Mr. Navarro also issues a call to arms. To counter this onslaught, Washington must punish China for manipulating its currency—Beijing’s prime “weapon of job destruction” and the reason for massive U.S. trade deficits. Consumers must shun Chinese products to weaken Beijing commercially and militarily, he writes. Every “ Wal-Mart dollar” spent on Chinese imports “represents a down payment on our own unemployment as well as additional financing for a rapidly arming China.”
Like most caricatures, the book contains elements of truth; Chinese mercantilism undoubtedly fueled surging exports that were partly responsible for devastating U.S. Rust Belt communities. Yet it is also hyperbolic and out-of-date, reflecting a way of thinking about China that increases the likelihood for backward-looking and overblown remedies like the 45% tariffs on Chinese exports Mr. Trump has threatened.
Worse, such protectionist measures will do little to address the next China shock: Beijing’s efforts to seize the technologies that will drive American prosperity in the 21st century and provide future jobs.
Chances are they will exacerbate the problem.
China is fixed on the future. It is already shedding sunset industries it captured from the U.S. and promoting cleaner, smarter manufacturing from 3-D printing to aviation and electric vehicles. Under a plan called “Made in China 2025,” China aims to replace foreign products in these and other high-tech fields with locally produced ones—and then export them to the world.
The playbook is familiar: China first welcomes foreign companies to build manufacturing ecosystems, and once it has forced them to disgorge their technology, squeezes them out. The blueprint doesn’t set explicit 2025 localization targets, but a recent study by Germany’s Mercator Institute for China Studies found them in semiofficial documents elsewhere: 80% of renewable energy equipment, 70% of industrial robots, 40% of mobile phone chips.
And Beijing is backing the program with abundant financing, much of it earmarked for Chinese purchases of U.S. and European technology companies.
To be sure, state-led industrial plans have a long history of failure. Innovation works bottom-up not top-down. But the Mercator study concludes that Beijing will succeed in nurturing a vanguard of internationally competitive companies and that “Made in China 2025” will “challenge the economic primacy of the current leading economies and international corporations.”
Instead of trying to turn back the tide of Chinese exports, the Trump team would be better off moving to reverse this latest iteration of techno-nationalism, which is already squeezing Western information technology companies out of China. Its fixation with closing the trade gap as a way of restoring the jobs of a bygone era is quixotic; some economists think that Mr.

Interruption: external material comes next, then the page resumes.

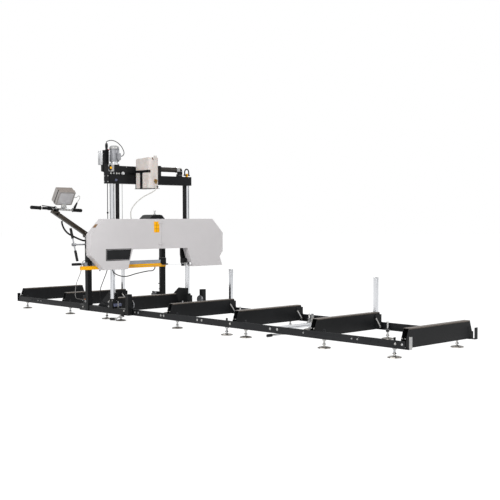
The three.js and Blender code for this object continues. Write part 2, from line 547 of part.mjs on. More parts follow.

Trump’s stimulus measures may actually end up expanding the deficit by boosting the dollar, making U.S. exports more expensive.
Erecting tariff barriers might play well with Mr. Trump’s blue-collar base looking for easy wins.
By contrast, countering techno-nationalism is far more complex, not least because so much of it is clandestine, says Scott Kennedy, an expert on Chinese industrial policy at the Center for Strategic and International Studies. If features hidden “Buy China” procurement practices by Chinese state-owned enterprises and state-backed funds masquerading as private equity to buy foreign technology companies.
Mr. Kennedy thinks the U.S. and Europe should “fortify their investment review procedures” on China—and coordinate their efforts.
Derek Scissors, the chief economist of the China Beige Book, advocates more targeted measures to change Chinese behavior, such as blacklisting Chinese companies that have stolen U.S. intellectual property. He doubts that banning Chinese state firms from acquiring U.S. companies—an idea Mr. Navarro supports—would help much. The government could simply order private companies that acquire U.S. technology to hand it over.
“The key choice is not what firms to ban, but what technologies to seal off,” he says.
These are tough dilemmas. Starting a trade war will complicate them further. Most likely, it would trigger retaliation and encourage even higher barriers to U.S. investment.
China isn’t the Dickensian sweatshop portrayed in Made in China. Rather, it’s a key engine of global growth whose middle classes and businesses increasingly demand high-tech products and sophisticated services that Western industrial economies are so adept at supplying.
In the long run, the solution is to insist on more open Chinese markets, not to close American ones.